3. The appellant also filed submissions. At the hearing, the appellant essentially stated that what he seeks for a probation sentence. The prosecution opposed the appeal, and pointed out that Judgment gave a 20 years sentence imprisonment under Section 8 (3)of the Sexual Offence Act which gives a minimum sentence of 20 years for under 15 years child.
4. I have considered with a measure of anxiety whether what is before me is an appeal at all, given that the grounds are essentially on mitigation. The Criminal Procedure Code requires an appeal to be filed by way of a petition of appeal which must contain particulars of matters of law or fact which are appealed from. This is contained in Section 350(2) CPA which provides that:
“A petition of appeal shall be signed, if the appellant is not represented by an advocate, by the appellant, and if the appellant is represented by an advocate, by the advocate, and shall contain particulars of the matters of law or fact in regard to which the subordinate court appealed from is alleged to have erred,and shall specify an address at which notices or documents connected with the appeal may be served.....and the appellant shall not be permitted, at the hearing of the appeal, to rely on a ground other than those set out in the petition of appeal”
5. Thus a so-called “mitigation appeal” does not properly fall to be called an appeal under section 350 of the CPC. To that end, Section 352(1) of the CPC allows for summary rejection of an appeal by the Court, if it considers that: “there is no sufficient ground for interfering” with the lower court’s decision.
6. However, there is a proviso to sub-section (1) that disallows summary rejection in certain cases. Under that proviso, summary rejection may not be effected in a case falling under Sub-section 2which provides as follows:
“Where the appeal is brought on the ground that the conviction is brought against the weight of the evidence, or that the sentence is excessive .....”
7. The only aspect of an appeal which is present in the petition of appeal herein is the issue of excessive sentence set out in paragraph (6) of the petition as follows:
“6. That may the honourable court exercise its merciful discretion and humbly reduce my sentence preferably to one of a community service order.”
8. I have carefully perused the proceedings of the lower court, and am satisfied that the appellant was properly convicted for the offence in the charge.
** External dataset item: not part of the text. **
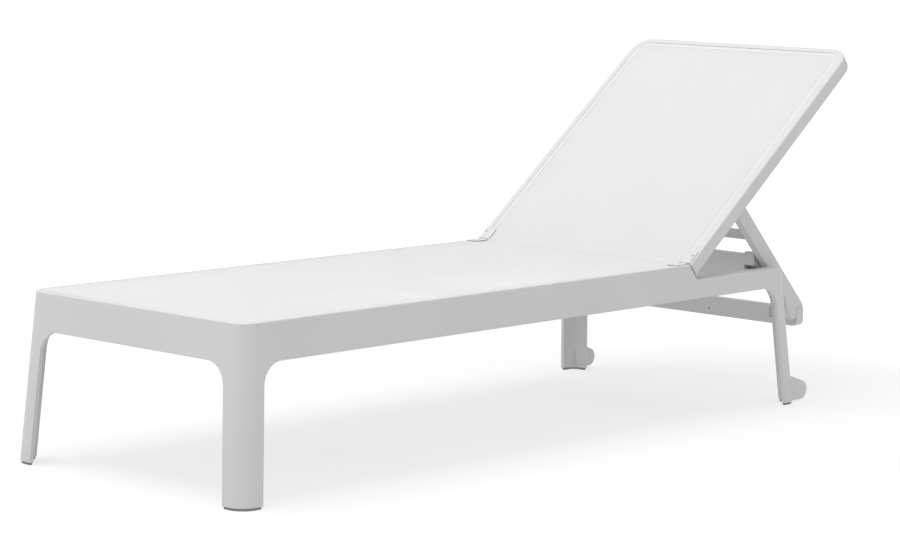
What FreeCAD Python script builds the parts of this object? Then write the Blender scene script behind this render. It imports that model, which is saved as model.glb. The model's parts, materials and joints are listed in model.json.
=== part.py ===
import FreeCAD, Part
import math
import os
import re
import Sketcher

# Reclining sun lounger. Lengths in millimetres, angles in degrees.
# While it is drawn, X runs from the foot end to the head end and starts at the top edge of the foot
# end, Y = 0 is the middle plane, and Z = 0 is the floor. At the end everything is moved along X so
# that the origin stands under the middle of the whole lounger.
SIZES = {
    # moulded seat frame
    "frame_length": 1668,
    "frame_width": 620,
    "seat_height": 346,
    "rail_depth": 76,
    "side_draft": 3.85,
    "head_draft": 5.7,
    "foot_corner_round": 38,
    "head_corner_round": 25,
    "window_round": 46,
    "front_leg_width": 54,
    "rear_leg_width": 44,
    "rear_leg_length": 45,
    "leg_inner_round": 32,
    "shell_wall": 9,
    "top_plate": 14,
    "top_edge_round": 3,
    "step_edge_round": 5,
    "seat_rim": 6,
    "back_rim": 16,
    "end_rim": 3,
    "ledge_width": 34,
    "opening_round": 8,
    "skirt_wall": 4,
    "skirt_depth": 38,
    "rear_rail_width": 29,
    "rail_step": 34,
    # feet and the skids behind the rear legs
    "foot_height": 5,
    "foot_inset": 2.5,
    "skid_reach": 66,
    "skid_centre_height": 26,
    "skid_radius": 21,
    "skid_root_height": 66,
    "skid_root_start": 12,
    "skid_lean": 20,
    "skid_thickness": 11,
    "skid_inset": -11,
    # sling, its edge rods and their grooves
    "sling_rebate": 2,
    "sling_thickness": 1.4,
    "sling_gap": 0.3,
    "rod_diameter": 4.8,
    "rod_clearance": 0.2,
    # cross braces under the seat
    "brace_spacing": 430,
    "brace_width": 36,
    "brace_height": 20,
    "brace_wall": 3,
    "brace_end_gap": 4,
    "boss_overlap": 2,
    "screw_radius": 2.5,
    "screw_head_radius": 5,
    "screw_head_height": 3,
    "screw_length": 16,
    # back frame
    "rear_length": 344,
    "hinge_line": "=frame_length - rear_length",
    "back_angle": 38,
    "back_length": 732,
    "back_width": 624,
    "back_thickness": 33,
    "back_round": 50,
    "back_edge_round": 4,
    "back_member_width": 35,
    "back_gap": 1,
    "back_wall": 5,
    "back_plate": 12,
    "skirt_overlap": 2,
    # hinge
    "pivot_depth": 32.5,
    "hinge_pin_radius": 5,
    "hinge_pin_head_radius": 8,
    "hinge_pin_head_height": 3,
    "hinge_pin_grip": 20,
    "bush_wall": 1.5,
    "running_clearance": 0.05,
    "lug_radius": 10,
    "lug_thickness": 14,
    "lug_root_length": 60,
    "pin_end_gap": 0.5,
    "side_play": 0.3,
    "hinge_washer": 3,
    "cover_thickness": 2,
    "cover_length": 42,
    "cover_width": 30,
    "cap_length": 37,
    "cover_inset": 4,
    "cap_screw_reach": 26,
    "cap_screw_inset": 10.5,
    # prop and its seats on the head crossbar
    "prop_reach": 236.5,
    "prop_pin_depth": 24,
    "prop_pin_radius": 4,
    "prop_pin_grip": 22,
    "prop_pin_head_radius": 7.5,
    "prop_pin_head_height": 3,
    "prop_spacer_radius": 9,
    "prop_boss_half_length": 20,
    "arm_outer_half": 270,
    "arm_thickness": 17,
    "arm_fore_half": 15.3,
    "arm_rear_half": 18.5,
    "arm_end_radius": 16.5,
    "arm_neck": 40,
    "arm_length": 386,
    "heel_round": 11,
    "gusset_start": 308,
    "gusset_shoulder": 346,
    "gusset_end": 378,
    "gusset_depth": 32,
    "upper_bar_reach": 129.5,
    "upper_bar_thickness": 5,
    "upper_bar_depth": 25,
    "handle_reach": 393,
    "handle_offset": -8.8,
    "handle_height": 42,
    "handle_depth": 24,
    "handle_half_length": 271,
    "handle_end_round": 13,
    "handle_recess_inner": 193,
    "handle_recess_outer": 250,
    "handle_recess_height": 22,
    "handle_recess_depth": 18,
    "handle_recess_lift": 4.5,
    "handle_hole_radius": 2.2,
    "handle_hole_depth": 3,
    "handle_hole_offset": 17,
    "handle_hole_drop": 6,
    "peg_beyond": 0.41,
    "peg_below": 22.71,
    "prop_run": "=rear_length + peg_beyond - prop_reach * cos(back_angle) - prop_pin_depth * sin(back_angle)",
    "prop_drop": "=peg_below + prop_reach * sin(back_angle) - prop_pin_depth * cos(back_angle)",
    "prop_slope": "=atan(prop_drop / prop_run) / 1 deg",
    "peg_reach": "=prop_drop / sin(prop_slope)",
    "peg_length": 28,
    "peg_width": 15,
    "peg_height": 19,
    "crossbar_width": 30,
    "crossbar_drop": 11,
    "crossbar_top": "=seat_height - crossbar_drop",
    "crossbar_lug_height": 7,
    "crossbar_lug_top": "=crossbar_top + crossbar_lug_height",
    "crossbar_lug_depth": 14,
    "lug_recess_drop": 32,
    "lug_recess_floor": "=crossbar_top - lug_recess_drop",
    "lug_recess_height": 9,
    "lug_recess_depth": 18,
    "slot_depth": 49,
    "slot_floor": "=crossbar_top - slot_depth",
    "slot_inner_half": 248,
    "seat_clearance": 0.8,
    "peg_seat_lead": 3,
    "peg_seat_slope": 24.2,
    # how far a cut or an overlap runs past the surface that it starts from
    "cut_run": 60,
    "overlap": 1,
}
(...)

The trial magistrate also considered the mitigation of the appellant after convicting the appellant, and the same is duly recorded in the proceedings. To that extent the mitigation now proffered by the appellant is superfluous.
9. The sentence that could be meted by the trial magistrate for the offence of Defilement contrary in Section 8 (3) of the Sexual Offences Act, is as follows:-
“A person who commits an offence of defilement with a child between the age of twelve and fifteen years is liable upon conviction to imprisonment for a term of not less than twenty years.”
10. The trial magistrate meted the sentence of twenty years’ imprisonment which is the minimum in line with the statute. There is no assertion that the trial magistrate did not exercise her discretion in sentencing judiciously, or that there was any impropriety on the sentencing.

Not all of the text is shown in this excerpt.